There are two tournaments left, in Taiwan and Mauritius, before it winds up, before starting all over again in May. He plans to work on his mental game in particular over that time, going back to a few meditation and breathing exercises he used to regularly practise when he was at the height of his game.
He now sees Rory McIlroy at the height of his. What a player, what a talent. The first time Walton encountered it was when McIlroy was nine. “We played the back nine on the Island together on a cold January day. He was only a little fella yet he never missed a shot. I said to his dad, ‘Don’t spoil him. You know, don’t give him brand-new clubs all the time, make him work for everything instead of giving him everything’. Gerry said, ‘Philip, don’t worry, I won’t’. There’s no doubt he’s the best player in the world today. It was unbelievable what Pádraig [Harrington] did, winning those three Majors, but Rory’s going to win even more.”

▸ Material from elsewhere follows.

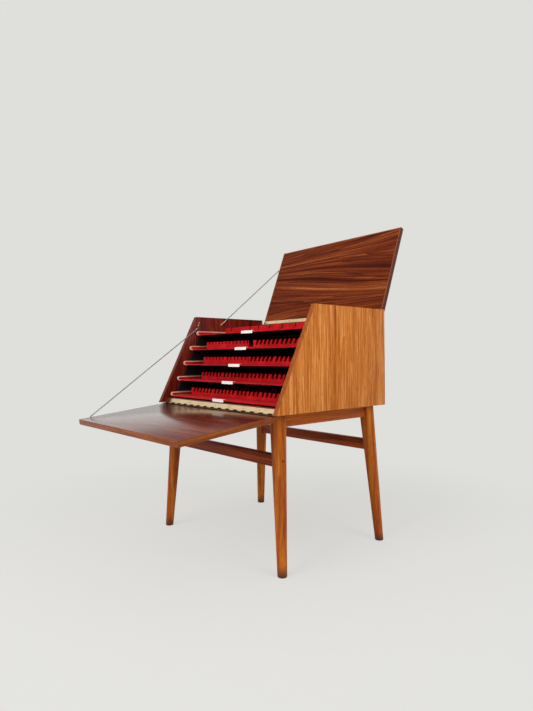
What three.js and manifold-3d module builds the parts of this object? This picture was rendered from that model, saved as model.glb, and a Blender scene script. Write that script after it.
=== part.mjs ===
// Flatware chest on a splayed stand: a case with a sloping front, five pull-out trays,
// a flap that drops open at the front and a lid that tips open at the top.
// Millimetres, +Z up. X runs to the right, Y to the back, and the front faces -Y.
import * as THREE from 'three';
import { mergeVertices } from 'three/addons/utils/BufferGeometryUtils.js';
import Module from 'manifold-3d';

const wasm = await Module();
wasm.setup();

// Case
const caseWidth = 600;
const caseDepth = 456;
const caseTopDepth = 310;
const caseHeight = 296;
const caseBottomZ = 420;
const boardThickness = 16;
const boardArris = 0.8;
const fit = 0.3;

// Flap and lid, opened as they stand
const flapThickness = 16;
const flapTopGap = 10.765;
const flapDroop = THREE.MathUtils.degToRad(6);
const lidThickness = 14;
const lidLip = 5;
const lidLean = THREE.MathUtils.degToRad(21);
const lidRecess = 1.5;
const lidSetback = 3;
const wingSideGap = 1;

// Piano hinges
const leafThickness = 1;
const leafParting = 0.2;
const flapLeafWidth = 15;
const lidLeafWidth = 13.5;
const knuckleRadius = 2.25;
const knuckleBore = 1.45;
const pinRadius = 1;
const knucklePitch = 28;
const knuckleGap = 0.4;
const knuckleRoom = 0.4;
const lidHingeOverhang = 3;
const pinSetback = 0.5;

// Trays
const trayCount = 5;
const trayLift = 3.5;
const trayHeadroom = 14;
const trayFloorThickness = 3;
const trayRearGap = 4;
const trayFrontGap = 4.5;
const traySideGap = 0.8;
const railHeight = 19;
const railThickness = 7;
const railRound = 6;
const railFrontGap = 2.5;
const railBandHeight = 5.5;
const railHookLength = 10;
const railRecessDepth = 1;
const railRecessFoot = 0.6;
const pullWidth = 62;
const pullThickness = 2.3;
const pullRise = 8.5;
const pullDrop = 3;
const pullFlange = 15;
const pullFlangeEdge = 1.5;
const pullRound = 1;

// Notched racks that hold the flatware
const rackEndGap = 20.2;
const rackHeight = 27;
const rackThickness = 4.5;
const rackSpacingShare = 0.484;
const notchPitch = 19;
const notchEase = 2;
const notchFoot = 1.2;
const wideNotch = 9;
const wideNotchDepth = 15;
const wideNotchSlant = 5;
const closeNotch = 6.5;
const closeNotchDepth = 11;
const plainNotch = 8;
const plainNotchDepth = 12;
const plainNotchSlant = 4;
const knifeNotch = 4;
const knifeNotchDepth = 15;
const knifeNotchSlant = 3;
const centreGapDepth = 22;
const secondCentreGap = 23;
const thirdCentreGap = 3;
const firstRackSetback = 108;
const secondRackSetback = 52;
const thirdRackSetback = 63;
const fourthRackSetback = 80;
const fifthRackSetback = 63;
const knifeNotchShares = [-0.88, -0.44, -0.26, -0.03, 0.21, 0.45, 0.69, 0.92];

// Side liners that carry the trays
const linerThickness = 4;
const linerSetback = 45;
const ledgeReach = 6.5;
const ledgeHeight = 5;
const ledgeRoot = 1;

// Stand
const legTop = 31.5;
const legTopRound = 5;
const legFoot = 23.5;
const legTopInset = 48;
const legFootInset = 15.7;
const frontLegTopY = 48;
const frontLegFootY = 30.2;
const rearLegTopInset = 35;
const rearLegFootInset = 15.3;
const legSteps = 6;
const apronHeight = 36.5;
const apronThickness = 20;
const stretcherHeight = 34;
const stretcherThickness = 20;
const stretcherDrop = 106;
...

And the Ryder Cup? At the outset, he has a slight fancy for the Americans. They’re at home. And they’re marginally the better putters. Putting is the key. Doesn’t he know that well from being on the Senior Tour? Doesn’t he know it anytime images of Oak Hill have appeared on our screens this month? “It was on Sky the other night again — how Europe won the 1995 Ryder Cup. A buddy texted me, ‘You were a good putter back then’!” And he laughs. He doesn’t often laugh, Philip Walton, particularly when the game hasn’t given him much to laugh about since Oak Hill, but he says, he wouldn’t want to be doing anything else. “It’s a great life, playing a game, meeting great friends, great players.”
And for one moment in time on an 18th green in New Jersey, he was the best friend all those great players could have.